Und, liebe Freunde gesellschaftskritischer Texte, was hier so hübsch verpackt ist, schlägt auf der lyrischen Ebene ganz andere Töne an. Es geht um Armut, Kindesmissbrauch, kleinkariertes Vorstadtleben und soziale Ungerechtigkeit - um nur einige der Themen zu nennen, die verarbeitet werden. Mit Terrorarium - einem Begriff der erst in den Songlyrics seine beiden Komponenten voll ausschöpft - wollen uns die vier Herren aus dem hohen Norden auf die alltäglichen Schrecken in der abgeschirmten Welt unserer Kleinstädte hinweisen. Darauf, dass wir nur allzu oft - wie die Kaninchen in der trügerischen Sicherheit der uns bekannten Welt - nichtsahnend vor der aus der Dunkelheit des Schweigens kommenden Echse sitzen. So ergibt das Cover letztendlich dann doch noch Sinn.

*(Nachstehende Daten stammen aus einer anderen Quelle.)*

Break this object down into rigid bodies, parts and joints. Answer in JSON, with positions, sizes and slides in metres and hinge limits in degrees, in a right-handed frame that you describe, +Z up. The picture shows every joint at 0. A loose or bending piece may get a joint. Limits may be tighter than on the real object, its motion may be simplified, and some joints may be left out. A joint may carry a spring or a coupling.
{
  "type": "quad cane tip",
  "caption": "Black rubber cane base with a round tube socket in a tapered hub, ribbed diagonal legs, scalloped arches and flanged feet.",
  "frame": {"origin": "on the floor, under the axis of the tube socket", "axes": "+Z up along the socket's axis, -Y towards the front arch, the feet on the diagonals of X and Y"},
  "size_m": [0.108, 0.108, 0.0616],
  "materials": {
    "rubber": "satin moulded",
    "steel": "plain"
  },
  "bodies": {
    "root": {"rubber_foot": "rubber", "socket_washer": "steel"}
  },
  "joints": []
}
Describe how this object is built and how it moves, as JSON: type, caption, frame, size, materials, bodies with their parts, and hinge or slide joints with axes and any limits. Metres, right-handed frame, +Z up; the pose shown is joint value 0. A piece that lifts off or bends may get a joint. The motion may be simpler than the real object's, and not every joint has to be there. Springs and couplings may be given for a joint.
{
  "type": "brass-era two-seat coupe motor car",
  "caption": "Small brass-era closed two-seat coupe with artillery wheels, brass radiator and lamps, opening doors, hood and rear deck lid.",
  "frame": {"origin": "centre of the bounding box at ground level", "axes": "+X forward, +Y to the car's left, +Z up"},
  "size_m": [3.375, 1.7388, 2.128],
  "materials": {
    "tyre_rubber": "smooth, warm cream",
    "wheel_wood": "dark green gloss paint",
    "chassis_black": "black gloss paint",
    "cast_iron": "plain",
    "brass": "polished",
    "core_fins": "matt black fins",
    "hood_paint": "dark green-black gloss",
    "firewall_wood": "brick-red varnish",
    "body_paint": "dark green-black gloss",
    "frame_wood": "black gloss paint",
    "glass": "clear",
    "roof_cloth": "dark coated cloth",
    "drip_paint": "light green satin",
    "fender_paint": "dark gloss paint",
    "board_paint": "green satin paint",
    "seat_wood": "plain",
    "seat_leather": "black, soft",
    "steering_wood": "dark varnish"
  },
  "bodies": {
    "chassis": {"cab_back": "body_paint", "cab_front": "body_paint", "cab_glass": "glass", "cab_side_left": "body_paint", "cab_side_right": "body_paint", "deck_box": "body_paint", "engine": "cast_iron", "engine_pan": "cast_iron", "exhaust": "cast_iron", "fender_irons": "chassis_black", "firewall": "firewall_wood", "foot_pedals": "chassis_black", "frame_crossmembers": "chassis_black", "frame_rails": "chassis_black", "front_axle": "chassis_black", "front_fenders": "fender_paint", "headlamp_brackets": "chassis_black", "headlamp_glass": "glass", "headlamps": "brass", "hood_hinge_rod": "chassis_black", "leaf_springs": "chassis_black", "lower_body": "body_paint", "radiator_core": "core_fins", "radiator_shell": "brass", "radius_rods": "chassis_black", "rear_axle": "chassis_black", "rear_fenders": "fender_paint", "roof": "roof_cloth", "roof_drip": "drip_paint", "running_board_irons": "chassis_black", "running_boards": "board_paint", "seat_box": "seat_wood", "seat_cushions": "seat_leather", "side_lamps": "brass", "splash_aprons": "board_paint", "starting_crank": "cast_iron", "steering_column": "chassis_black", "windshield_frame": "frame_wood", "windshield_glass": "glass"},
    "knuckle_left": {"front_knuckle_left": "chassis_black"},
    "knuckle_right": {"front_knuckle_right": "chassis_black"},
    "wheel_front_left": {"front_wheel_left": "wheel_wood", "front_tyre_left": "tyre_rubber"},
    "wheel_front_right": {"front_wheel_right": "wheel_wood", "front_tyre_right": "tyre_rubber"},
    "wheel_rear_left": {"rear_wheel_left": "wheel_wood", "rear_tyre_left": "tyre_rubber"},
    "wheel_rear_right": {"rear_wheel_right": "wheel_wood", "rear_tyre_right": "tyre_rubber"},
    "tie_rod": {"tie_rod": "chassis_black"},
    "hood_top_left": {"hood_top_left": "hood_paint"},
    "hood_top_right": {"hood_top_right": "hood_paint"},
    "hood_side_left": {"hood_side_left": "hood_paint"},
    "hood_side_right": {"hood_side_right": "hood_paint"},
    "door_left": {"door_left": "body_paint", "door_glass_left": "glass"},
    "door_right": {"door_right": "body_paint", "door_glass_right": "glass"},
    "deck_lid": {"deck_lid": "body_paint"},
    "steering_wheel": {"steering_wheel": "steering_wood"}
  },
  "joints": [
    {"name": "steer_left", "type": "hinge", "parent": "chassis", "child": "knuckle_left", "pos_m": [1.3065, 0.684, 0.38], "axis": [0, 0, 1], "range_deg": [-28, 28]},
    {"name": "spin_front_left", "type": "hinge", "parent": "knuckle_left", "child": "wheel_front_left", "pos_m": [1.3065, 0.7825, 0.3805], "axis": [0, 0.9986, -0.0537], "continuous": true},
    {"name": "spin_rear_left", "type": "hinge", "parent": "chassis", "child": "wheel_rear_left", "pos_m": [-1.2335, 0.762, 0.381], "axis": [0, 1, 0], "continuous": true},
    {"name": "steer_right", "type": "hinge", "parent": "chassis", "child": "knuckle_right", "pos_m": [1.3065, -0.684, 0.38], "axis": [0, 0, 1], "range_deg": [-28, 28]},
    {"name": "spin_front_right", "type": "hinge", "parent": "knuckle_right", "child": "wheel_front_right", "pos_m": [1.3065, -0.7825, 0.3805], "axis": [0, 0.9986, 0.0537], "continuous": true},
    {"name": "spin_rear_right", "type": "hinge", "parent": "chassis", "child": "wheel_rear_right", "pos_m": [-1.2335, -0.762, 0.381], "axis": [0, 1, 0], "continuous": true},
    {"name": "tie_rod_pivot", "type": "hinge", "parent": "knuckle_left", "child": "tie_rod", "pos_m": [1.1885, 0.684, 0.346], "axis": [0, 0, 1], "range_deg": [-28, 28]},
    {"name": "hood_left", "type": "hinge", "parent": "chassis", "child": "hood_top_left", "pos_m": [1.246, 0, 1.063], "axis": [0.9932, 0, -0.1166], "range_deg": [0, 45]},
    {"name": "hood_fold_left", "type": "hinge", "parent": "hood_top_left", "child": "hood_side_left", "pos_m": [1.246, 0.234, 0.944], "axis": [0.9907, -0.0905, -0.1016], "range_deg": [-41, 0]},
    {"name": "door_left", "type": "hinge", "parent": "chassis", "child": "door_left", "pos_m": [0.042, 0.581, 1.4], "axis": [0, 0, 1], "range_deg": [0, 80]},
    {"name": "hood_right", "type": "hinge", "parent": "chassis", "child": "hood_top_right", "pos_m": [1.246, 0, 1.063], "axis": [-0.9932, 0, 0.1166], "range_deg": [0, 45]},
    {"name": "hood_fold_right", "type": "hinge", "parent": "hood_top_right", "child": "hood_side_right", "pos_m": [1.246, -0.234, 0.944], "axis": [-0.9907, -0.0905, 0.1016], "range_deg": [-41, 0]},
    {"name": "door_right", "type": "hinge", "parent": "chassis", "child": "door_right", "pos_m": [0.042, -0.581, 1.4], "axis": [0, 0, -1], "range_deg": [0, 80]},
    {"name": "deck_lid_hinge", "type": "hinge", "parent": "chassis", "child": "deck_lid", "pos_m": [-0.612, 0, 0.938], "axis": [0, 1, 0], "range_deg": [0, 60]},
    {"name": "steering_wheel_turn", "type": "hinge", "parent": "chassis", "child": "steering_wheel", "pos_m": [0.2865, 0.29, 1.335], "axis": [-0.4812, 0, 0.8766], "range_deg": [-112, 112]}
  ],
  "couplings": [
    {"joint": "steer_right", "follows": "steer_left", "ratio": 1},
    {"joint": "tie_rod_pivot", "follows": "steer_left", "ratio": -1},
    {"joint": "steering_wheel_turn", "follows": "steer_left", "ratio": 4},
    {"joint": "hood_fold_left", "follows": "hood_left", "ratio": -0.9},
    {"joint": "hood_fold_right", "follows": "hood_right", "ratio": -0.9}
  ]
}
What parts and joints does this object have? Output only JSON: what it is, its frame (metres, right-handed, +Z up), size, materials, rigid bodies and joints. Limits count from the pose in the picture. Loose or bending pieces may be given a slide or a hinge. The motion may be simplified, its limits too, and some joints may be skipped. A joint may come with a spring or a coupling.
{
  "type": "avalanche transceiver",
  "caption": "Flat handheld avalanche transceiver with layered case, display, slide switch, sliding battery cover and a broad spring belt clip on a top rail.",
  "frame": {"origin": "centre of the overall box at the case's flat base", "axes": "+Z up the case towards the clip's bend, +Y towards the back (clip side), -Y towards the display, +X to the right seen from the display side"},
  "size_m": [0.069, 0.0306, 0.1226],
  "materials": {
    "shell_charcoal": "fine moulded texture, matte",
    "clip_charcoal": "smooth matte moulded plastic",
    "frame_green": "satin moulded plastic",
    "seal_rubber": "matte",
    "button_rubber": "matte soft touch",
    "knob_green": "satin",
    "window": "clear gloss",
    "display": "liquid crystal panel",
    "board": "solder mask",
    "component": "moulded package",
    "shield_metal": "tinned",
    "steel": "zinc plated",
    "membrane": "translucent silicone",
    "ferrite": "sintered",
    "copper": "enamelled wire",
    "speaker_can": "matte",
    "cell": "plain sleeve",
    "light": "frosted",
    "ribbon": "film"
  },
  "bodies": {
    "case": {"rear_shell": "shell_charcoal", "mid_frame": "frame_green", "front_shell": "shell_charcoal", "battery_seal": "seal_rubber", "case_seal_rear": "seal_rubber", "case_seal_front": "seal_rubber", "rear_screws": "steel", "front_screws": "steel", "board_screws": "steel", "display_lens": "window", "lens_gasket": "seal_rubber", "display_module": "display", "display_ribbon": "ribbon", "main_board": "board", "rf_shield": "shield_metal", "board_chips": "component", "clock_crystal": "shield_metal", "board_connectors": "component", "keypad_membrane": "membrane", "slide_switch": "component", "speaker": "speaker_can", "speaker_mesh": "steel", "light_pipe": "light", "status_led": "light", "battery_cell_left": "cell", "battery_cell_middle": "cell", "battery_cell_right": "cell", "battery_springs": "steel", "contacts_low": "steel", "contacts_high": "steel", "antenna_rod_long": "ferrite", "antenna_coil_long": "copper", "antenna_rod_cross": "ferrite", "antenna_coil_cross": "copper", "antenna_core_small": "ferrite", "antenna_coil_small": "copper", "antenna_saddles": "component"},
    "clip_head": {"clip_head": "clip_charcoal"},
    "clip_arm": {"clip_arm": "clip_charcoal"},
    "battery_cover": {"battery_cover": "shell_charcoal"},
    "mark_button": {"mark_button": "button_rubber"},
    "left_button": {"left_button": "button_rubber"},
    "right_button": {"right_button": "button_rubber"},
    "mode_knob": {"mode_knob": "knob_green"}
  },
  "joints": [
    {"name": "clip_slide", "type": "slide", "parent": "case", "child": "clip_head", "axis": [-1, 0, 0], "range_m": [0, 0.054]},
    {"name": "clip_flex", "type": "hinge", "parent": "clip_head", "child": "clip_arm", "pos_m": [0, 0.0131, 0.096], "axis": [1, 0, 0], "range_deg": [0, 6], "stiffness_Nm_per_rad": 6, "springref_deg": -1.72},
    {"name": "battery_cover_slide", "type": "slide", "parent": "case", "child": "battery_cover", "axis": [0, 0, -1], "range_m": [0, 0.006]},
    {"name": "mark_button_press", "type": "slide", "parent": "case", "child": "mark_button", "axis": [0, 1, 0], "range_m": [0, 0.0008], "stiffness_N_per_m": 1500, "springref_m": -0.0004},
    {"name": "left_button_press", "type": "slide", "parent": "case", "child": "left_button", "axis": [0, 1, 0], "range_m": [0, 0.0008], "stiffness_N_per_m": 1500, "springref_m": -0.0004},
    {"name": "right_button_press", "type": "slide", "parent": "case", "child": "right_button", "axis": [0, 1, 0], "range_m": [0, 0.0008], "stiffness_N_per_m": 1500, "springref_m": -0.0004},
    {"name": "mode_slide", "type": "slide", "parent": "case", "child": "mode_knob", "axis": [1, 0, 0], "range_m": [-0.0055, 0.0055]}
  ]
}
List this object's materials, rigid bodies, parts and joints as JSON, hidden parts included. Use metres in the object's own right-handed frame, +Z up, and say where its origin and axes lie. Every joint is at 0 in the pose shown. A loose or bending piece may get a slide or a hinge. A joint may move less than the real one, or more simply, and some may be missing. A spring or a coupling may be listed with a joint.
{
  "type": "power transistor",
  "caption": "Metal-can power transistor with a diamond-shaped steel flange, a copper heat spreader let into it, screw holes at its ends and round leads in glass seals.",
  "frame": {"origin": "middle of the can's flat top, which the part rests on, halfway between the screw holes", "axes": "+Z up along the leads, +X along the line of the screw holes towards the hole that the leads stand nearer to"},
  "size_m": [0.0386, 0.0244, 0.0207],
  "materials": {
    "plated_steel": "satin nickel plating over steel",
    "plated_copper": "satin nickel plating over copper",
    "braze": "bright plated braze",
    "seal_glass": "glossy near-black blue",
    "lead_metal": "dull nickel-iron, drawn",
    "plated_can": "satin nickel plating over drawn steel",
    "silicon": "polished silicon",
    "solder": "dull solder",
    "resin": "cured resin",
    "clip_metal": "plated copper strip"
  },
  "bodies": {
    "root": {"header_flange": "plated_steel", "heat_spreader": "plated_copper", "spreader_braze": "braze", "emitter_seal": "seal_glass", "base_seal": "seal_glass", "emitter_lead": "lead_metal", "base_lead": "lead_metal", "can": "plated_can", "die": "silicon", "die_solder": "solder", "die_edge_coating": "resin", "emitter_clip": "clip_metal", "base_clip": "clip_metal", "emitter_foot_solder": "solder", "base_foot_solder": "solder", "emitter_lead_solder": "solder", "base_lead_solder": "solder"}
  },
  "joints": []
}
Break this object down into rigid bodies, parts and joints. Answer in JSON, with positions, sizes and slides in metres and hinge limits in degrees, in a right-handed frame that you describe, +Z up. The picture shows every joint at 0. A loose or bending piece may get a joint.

Fazit: Ein Album, bei dem nicht nur die Melodie trotz trauriger Note leichtfüßig und umschmeichelnd groß geschrieben wird. Sicher nicht mainstream-tauglich, aber zweifelsohne bald ein Liebhaberstück unter Freunden des guten Musikgeschmacks.
Terrorarium von Anna Leong wird am 17. Oktober 2008 in Deutschland veröffentlicht.